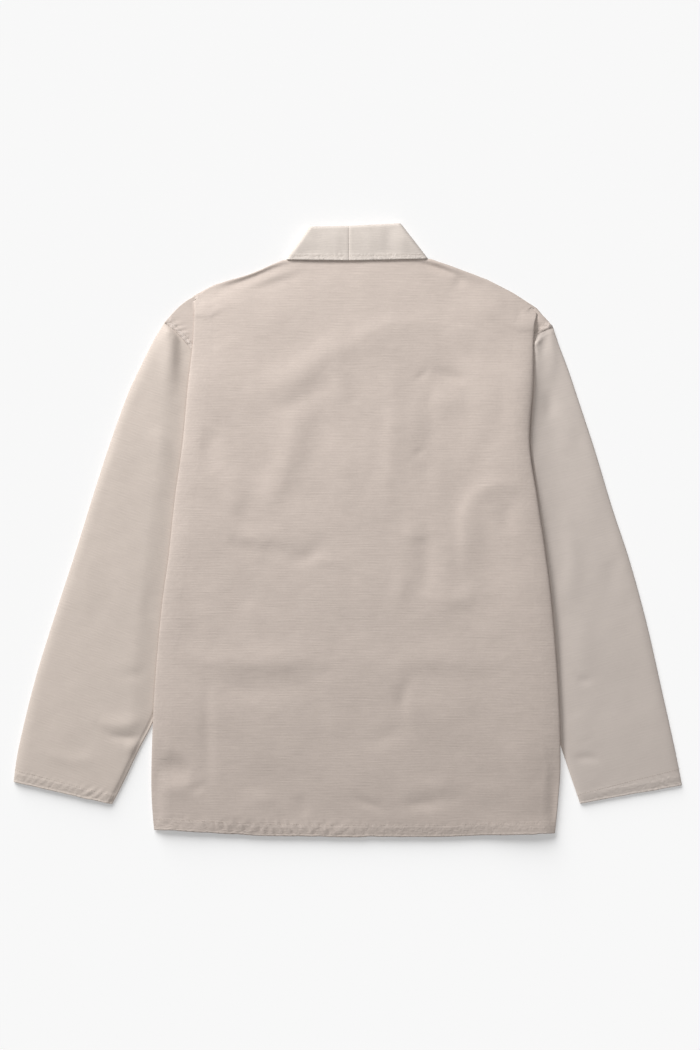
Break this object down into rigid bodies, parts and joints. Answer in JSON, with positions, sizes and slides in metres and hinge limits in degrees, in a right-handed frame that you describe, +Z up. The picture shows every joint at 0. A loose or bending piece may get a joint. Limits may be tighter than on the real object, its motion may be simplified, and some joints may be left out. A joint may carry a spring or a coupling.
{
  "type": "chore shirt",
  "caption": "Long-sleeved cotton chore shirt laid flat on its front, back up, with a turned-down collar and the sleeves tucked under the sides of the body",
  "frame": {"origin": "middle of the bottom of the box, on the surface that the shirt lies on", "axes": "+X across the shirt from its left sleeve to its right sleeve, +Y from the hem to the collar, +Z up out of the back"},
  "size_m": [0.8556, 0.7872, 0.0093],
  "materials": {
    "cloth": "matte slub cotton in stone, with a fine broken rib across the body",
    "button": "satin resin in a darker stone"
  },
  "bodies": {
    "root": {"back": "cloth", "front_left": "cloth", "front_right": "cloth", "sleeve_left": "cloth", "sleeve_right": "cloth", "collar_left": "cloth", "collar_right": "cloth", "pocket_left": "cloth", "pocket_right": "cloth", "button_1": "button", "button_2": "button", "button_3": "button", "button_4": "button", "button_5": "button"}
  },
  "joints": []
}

---

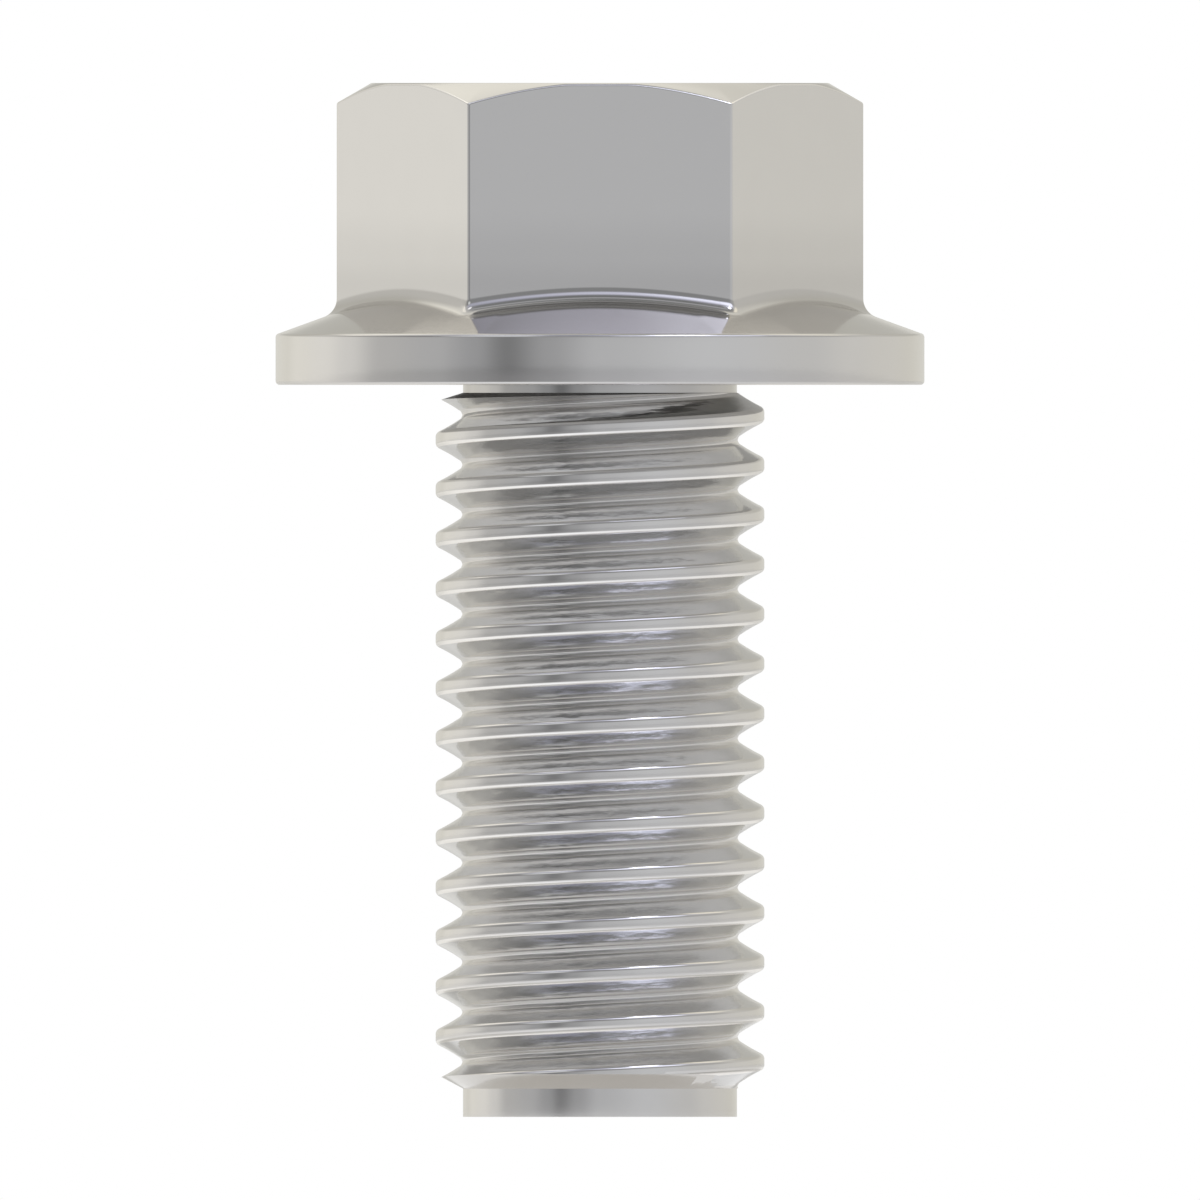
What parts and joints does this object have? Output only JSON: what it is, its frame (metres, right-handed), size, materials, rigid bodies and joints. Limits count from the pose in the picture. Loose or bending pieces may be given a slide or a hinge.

Short exercise. Scan the material above for the string "joints" and report each line where you find it.

Exercise result.
Break this object down into rigid bodies, parts and joints. Answer in JSON, with positions, sizes and slides in metres and hinge limits in degrees, in a right-handed frame that you describe, +Z up. The picture shows every joint at 0. A loose or bending piece may get a joint. Limits may be tighter than on the real object, its motion may be simplified, and some joints may be left out. A joint may carry a spring or a coupling.
  "joints": []
What parts and joints does this object have? Output only JSON: what it is, its frame (metres, right-handed), size, materials, rigid bodies and joints. Limits count from the pose in the picture. Loose or bending pieces may be given a slide or a hinge.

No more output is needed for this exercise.